Box 1: A Crítica do Juízo é dividida em duas partes: juízo estético e juízo teleológico. Enquanto o primeiro trata do julgamento estético, do gosto em geral, o segundo trata daquele tipo de ato de julgar segundo o qual costuma-se atribuir fins à natureza. Daí o emprego do termo teleologia, ou seja, o estudo dos fins (do grego télos). Por isso se costumou dizer que a Crítica do Juízo aborda tanto os temas clássicos da estética, como também os da futura biologia, ciência ainda em germe na época de Kant.

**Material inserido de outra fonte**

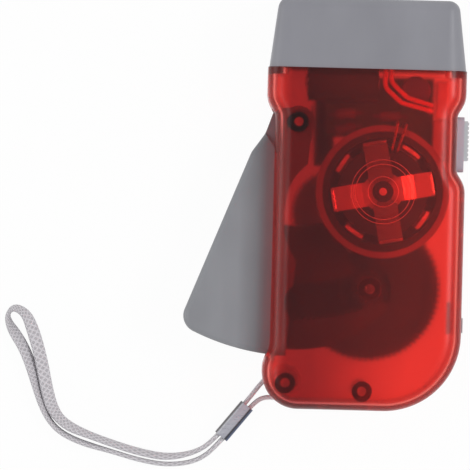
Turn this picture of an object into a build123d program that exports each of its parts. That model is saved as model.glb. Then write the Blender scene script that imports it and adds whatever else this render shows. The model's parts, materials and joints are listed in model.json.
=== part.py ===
"""Squeeze-lever dynamo torch, built as its separate pieces.

The torch lies on its back: +Z points out of the front face, +Y to the lamp head and
+X to the switch side. The origin is on the back face, at the middle of the case.
All sizes are in millimetres.
"""
import os
from math import acos, atan2, ceil, cos, degrees, pi, radians, sin, sqrt, tan

from build123d import *

# ---------------------------------------------------------------- case, seen from the front
CASE_HALF = 25.9  # half the width over the shoulders
SEAM_Y = 35.0  # line between the case and the lamp head
BASE_Y = -53.8  # bottom of the case
WAIST_DEPTH = 2.2  # how far the lever side is drawn in
WAIST_TOP = 22.6  # where the lever side reaches its waist
WAIST_END = -37.5  # where it starts to flare out again
FOOT_INSET = 0.4  # the foot is this much narrower than the shoulders
FOOT_CORNER_R = 9.4  # lower corner on the lever side
HEEL_CORNER_R = 20.0  # lower corner on the switch side
RECESS_DEPTH = 2.3  # recess for the switch
RECESS_TOP = 23.6
RECESS_END = 8.8
SWELL_R = 7.0  # plan rounding where the side swells out
DIP_R = 2.5  # plan rounding where the side dips in
SLOPE = 3.6  # length of each step between swell and dip
EDGE_R = 5.0  # rounding of the long front and back edges
WALL = 1.8
FIT = 0.03  # gap of a press fit
RUN = 0.05  # radial gap of a running fit
CLEAR = 0.3  # gap of a loose part

# ---------------------------------------------------------------- gear train
MODULE = 0.5
PRESSURE = radians(25)
ADDENDUM = 0.85  # in modules
DEDENDUM = 1.25  # in modules
BACKLASH = 0.14
RACK_TEETH = 205  # as a full ring about the lever pivot
PINION_TEETH = 16
DRIVE_TEETH = 76
IDLER_PINION_TEETH = 12
IDLER_TEETH = 44
FLY_TEETH = 10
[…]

Box 2: Para Kant, a faculdade de julgar ou Juízo é uma entre as demais faculdades da alma cuja função é dupla: ou se trata de uma faculdade de encontrar uma representação particular para uma representação universal já dada (por exemplo, a lei ou para uma ação ou para um objeto particulares no caso da moral e do conhecimento), ou então de procurar uma representação universal para uma outra representação particular já dada: é desta última modalidade de julgar que trata a Crítica do Juízo, pois, segundo Kant, tanto o juízo estético como o juízo teleológico são definidos a partir de um juízo reflexionante, isto é, de um juízo que parte em busca de uma representação universal para uma obra dada (no caso da arte, de um quadro, de uma escultura, de uma música etc.). Partindo da obra, do particular, a faculdade de julgar almeja atingir um universal dela. É a esse universal encontrado para o particular que Kant entende por gosto. Para o gosto, no entanto, que segundo Kant é apenas subjetivo, é preciso formação e cultura.